In other words, with the following in your namespace

(:require [anglican.runtime :refer :all])
(:require [anglican.core :refer :all])

and, implementations like this in your own namespaces

(ns foppl-compiler.primitives
  (:require [clojure.core.matrix :as m])
  (:require [anglican.runtime :refer [tanh]]))

  (defn append [& args] (apply conj args))

  (defn mat-mul [& args] (apply m/mmul args))
  (defn mat-add [& args] (apply m/add args))
  (defn mat-transpose [& args] (apply m/transpose args))
  (defn mat-tanh [M] (m/emap tanh M))
  (defn mat-relu [M] (m/emap (fn [x] (if (> x 0) x 0)) M))
  (defn mat-repmat [M r c]
    (let [R (reduce (partial m/join-along 0) (repeat r M))]
      (reduce (partial m/join-along 1) (repeat c R))))

you can define a “white-list” of primitive procedures with a function like this:

(def ^:dynamic *primitive-procedures*
  "primitive procedures, do not exist in CPS form"
  (let [;; higher-order procedures cannot be primitive
        exclude '#{loop
                   map reduce
                   filter keep keep-indexed remove
                   repeatedly
                   every? not-any? some
                   every-pred some-fn
                   comp juxt partial}
        ;; runtime namespaces
        runtime-namespaces '[clojure.core anglican.runtime foppl-compiler.primitives]]
    (set (keep (fn [[k v]]
                 (when (and (not (exclude k))
                            (fn? (var-get v)))
                   k))
               (mapcat ns-publics runtime-namespaces)))))

Rubric

Your compiler will be evaluated on the following four programs:

1)

(let [mu (sample (normal 1 (sqrt 5)))
           sigma (sqrt 2)
           lik (normal mu sigma)]
       (observe lik 8)
       (observe lik 9)
       mu)

2)

(defn observe-data [_ data slope bias]
        (let [xn (first data)
              yn (second data)
              zn (+ (* slope xn) bias)]
          (observe (normal zn 1.0) yn)
          (rest (rest data))))
(let [slope (sample (normal 0.0 10.0))
             bias  (sample (normal 0.0 10.0))
             data (vector 1.0 2.1 2.0 3.9 3.0 5.3
                          4.0 7.7 5.0 10.2 6.0 12.9)]
   (loop 6 data observe-data slope bias)
   (vector slope bias))

3)

(defn hmm-step [t states data trans-dists likes]
      (let [z (sample (get trans-dists
                           (last states)))]
        (observe (get likes z)
                 (get data t))
        (append states z)))
(let [data [0.9 0.8 0.7 0.0 -0.025 -5.0 -2.0 -0.1
            0.0 0.13 0.45 6 0.2 0.3 -1 -1]
      trans-dists [(discrete [0.10 0.50 0.40])
                   (discrete [0.20 0.20 0.60])
                   (discrete [0.15 0.15 0.70])]
      likes [(normal -1.0 1.0)
             (normal 1.0 1.0)
             (normal 0.0 1.0)]
      states [(sample (discrete [0.33 0.33 0.34]))]]
  (loop 16 states hmm-step data trans-dists likes))

4)

(let [weight-prior (normal 0 1)
      W_0 (foreach 10 []
            (foreach 1 [] (sample weight-prior)))
      W_1 (foreach 10 []
            (foreach 10 [] (sample weight-prior)))
      W_2 (foreach 1 []
            (foreach 10 [] (sample weight-prior)))

      b_0 (foreach 10 []
            (foreach 1 [] (sample weight-prior)))
      b_1 (foreach 10 []
            (foreach 1 [] (sample weight-prior)))
      b_2 (foreach 1 []
            (foreach 1 [] (sample weight-prior)))

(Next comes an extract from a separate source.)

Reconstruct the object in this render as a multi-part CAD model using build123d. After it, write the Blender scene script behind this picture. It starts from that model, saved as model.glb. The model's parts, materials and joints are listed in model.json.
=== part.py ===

      x   (mat-transpose [[1] [2] [3] [4] [5]])
      y   [[1] [4] [9] [16] [25]]
      h_0 (mat-tanh (mat-add (mat-mul W_0 x)
                             (mat-repmat b_0 1 5)))
      h_1 (mat-tanh (mat-add (mat-mul W_1 h_0)
                             (mat-repmat b_1 1 5)))
      mu  (mat-transpose
            (mat-tanh (mat-add (mat-mul W_2 h_1)
                               (mat-repmat b_2 1 5))))]
(foreach 5 [y_r y
            mu_r mu]
   (foreach 1 [y_rc y_r
               mu_rc mu_r]
      (observe (normal mu_rc 1) y_rc)))
[W_0 b_0 W_1 b_1])

One point will be awarded for each vertex and edge count that matches. To clarify, each test program will be worth two points.

Extras

What follows is an example list of the kinds of programs that your compiler should support.

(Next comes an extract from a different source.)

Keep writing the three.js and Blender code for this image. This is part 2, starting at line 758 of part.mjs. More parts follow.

(let [x (sample (normal 0 1))]
  x)

(let [data (vector 1 2 3)
      a (vector 2)]
  (vector (first (rest (rest data))) a))

(let [data (vector 1 2 (sample (normal 1 1)))
      a (conj [] (sample (normal 0 2)))
      b (conj a (sample (normal 0 3)))]
  (observe (normal (second b) 4) (first (rest data)))
  b)

(let [x (sample (normal 0 1))]
  (sample (normal x 1)))

(let [p (sample (beta 1 1))
      x (sample (beta (exp p) 1))
      d (bernoulli (* x p))]
  (observe d 1)
  p)

(defn observe-data [_ data slope bias]
      (let [xn (first data)
            yn (second data)
            zn (+ (* slope xn) bias)]
        (observe (normal zn 1.0) yn)
        (rest (rest data))))

(let [slope (sample (normal 0.0 10.0))
      bias  (sample (normal 0.0 10.0))
      data (vector 1.0 2.1 2.0 3.9 3.0 5.3
                  4.0 7.7 5.0 10.2 6.0 12.9)]
  (loop 6 data observe-data slope bias)
  (vector slope bias))

J. W. van de Meent, B. Paige, H. Yang, and F. Wood, “Introduction to Probabilistic Programming,” Foundations and Trends in Machine Learning, pp. in review, 2018.